The summer after (2027-28), following the closure of Collie Power Station, at least 110 megawatts of new solar, wind or gas sources will be needed to avert more and more energy shortfalls.
The operator particularly identifies shortfalls in the eastern Goldfields and north country.
It notes the changing energy mix coming, with generation from wind, large-scale solar and rooftop solar now accounting for more than 40 per cent of total energy production.
Synergy’s Muja C Unit 6 Power Station was retired in April; Collie, the largest power station in the grid, will close in 2027; Muja D in 2029; and the ageing Pinjar gas turbines will close between 2029 and 2032.

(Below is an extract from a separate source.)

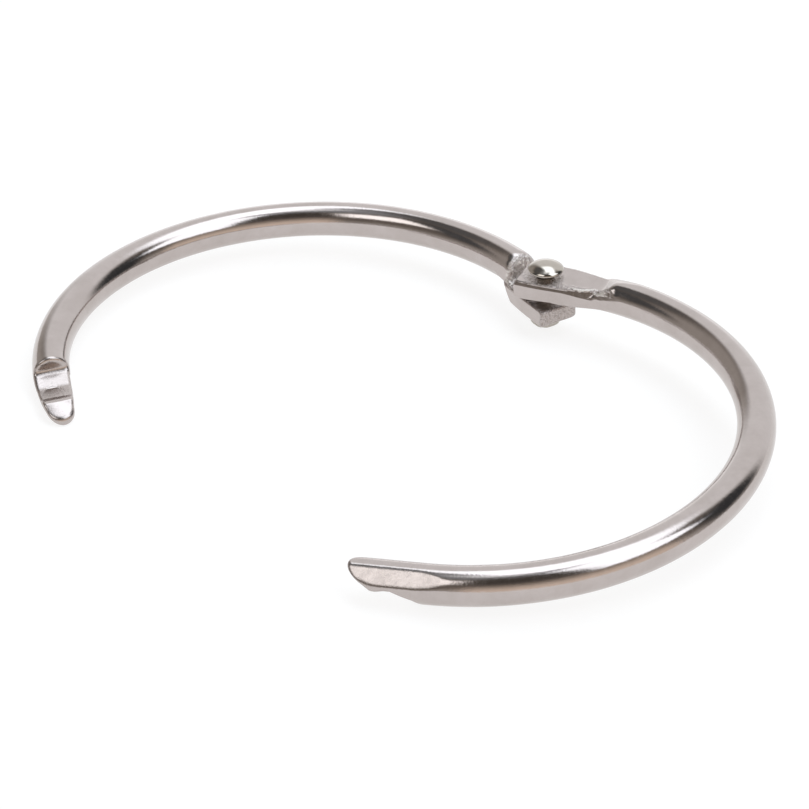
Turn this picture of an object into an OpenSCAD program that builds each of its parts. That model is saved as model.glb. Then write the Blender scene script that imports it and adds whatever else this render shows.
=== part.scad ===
// Hinged loose-leaf ring: two half rings of round wire on one loose rivet, with a snap catch
// opposite it. It lies flat, with the wire's circle in the XY plane. The origin is the centre of
// the lower half's circle, halfway up its wire, and the rivet stands at +X, parallel to Z.
// The lower half bends from the rivet through +Y, and the upper half, when shut, through -Y.

/* [Ring] */
// Clear diameter inside the closed ring
ring_inner_d = 50; // [40:1:76]
// Diameter of the round wire
wire_d = 3.85; // [3.5:0.05:4.6]
// Degrees that the upper half stands open, from its circle lying on the lower one
open_angle = 51.5; // [10:0.1:120]

/* [Seat of the upper half on its loose rivet] */
// Degrees that the upper half dips from the rivet to the catch, where both halves are level
upper_dip_angle = 1; // [0.8:0.05:1.5]
// Degrees that the upper half's bow stands up
upper_lean_angle = 1.7; // [0:0.1:2]

/* [Hinge laps] */
// Straight length of each half, from the rivet to where its bend starts
straight_l = 3.9; // [3:0.1:4.2]
// Greatest width of a pressed lap
lap_w = 5; // [4.6:0.05:5.2]
// Length of a lap past the rivet's axis
lap_overhang = 2.85; // [2.5:0.05:3.2]
// Radius about the rivet that takes a lap's corners off
lap_corner_r = 3.7; // [3.4:0.05:3.8]
// Distance from the rivet to where a lap's sides have drawn in to the wire
lap_run = 8; // [7.4:0.1:9]
// Width of a lap there
lap_root_w = 3.2; // [2.8:0.05:3.3]
// Rounding along a lap's long edges
lap_edge_r = 0.5; // [0.2:0.05:0.6]
// Thickness of the upper lap
upper_lap_t = 2.1; // [1.8:0.05:2.2]
// How far the upper lap is set down from the middle of its wire
upper_lap_drop = 0.2; // [0:0.05:0.3]
// Thickness of the lower lap, set down under the upper one
lower_lap_t = 1.85; // [1.4:0.05:2]
// Gap between the two laps
lap_gap = 0.6; // [0.5:0.05:0.9]
// Distance from the rivet to the upper wire's shoulders, at the lap's faces
upper_shoulder = 6; // [5.6:0.1:6.6]
// Slope of the upper wire's top shoulder, in degrees
top_slope = 24; // [18:1:45]
// Distance from the rivet to where the lower lap starts to rise to its wire
lower_rise = 3.4; // [2:0.1:4]
// Slope of the shoulders under both laps, in degrees
under_slope = 40; // [30:1:60]
// Radius about the rivet of the lower wire's cut shoulder, at the lap's face
shoulder_r = 4.3; // [4.1:0.1:4.8]
// Degrees that the cut shoulder leans back
shoulder_lean = 2; // [0:1:20]

/* [Rivet] */
// Diameter of the rivet's shank
shank_d = 2; // [1.6:0.05:2.4]
// Clearance between the shank and the upper lap's hole, on the radius
pivot_clearance = 0.08; // [0.04:0.01:0.1]
// Diameter of the upper head
head_d = 3.9; // [3.4:0.05:4.4]
// Height of the upper head's rim
head_rim = 0.25; // [0.2:0.05:0.5]
// Height of the upper head's dome above its rim
head_dome = 0.7; // [0.3:0.05:1.2]
// Gap between the upper lap and the head above it
head_gap = 0.6; // [0.3:0.05:0.8]
// Diameter of the lower, peened head
foot_d = 3.3; // [3:0.05:3.8]
// Height of the lower head's rim
foot_rim = 1; // [0.4:0.05:1.1]
// Height of the lower head's dome under its rim
foot_dome = 0.85; // [0.3:0.05:1]

/* [Catch] */
// Degrees round the ring at which each half straightens to its tongue
tongue_angle = 177; // [174:0.5:178]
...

The operator also notes the risk Bluewaters Power Station will not establish a new coal supply arrangement and may not be available past 2028.
But over 1.1 gigawatts of supply will be online before October 2027, including the Merredin big battery and gas-fired generation.
It also notes growth in rooftop solar and the government-subsidised home batteries expected to be installed in up to 100,000 homes over the coming years.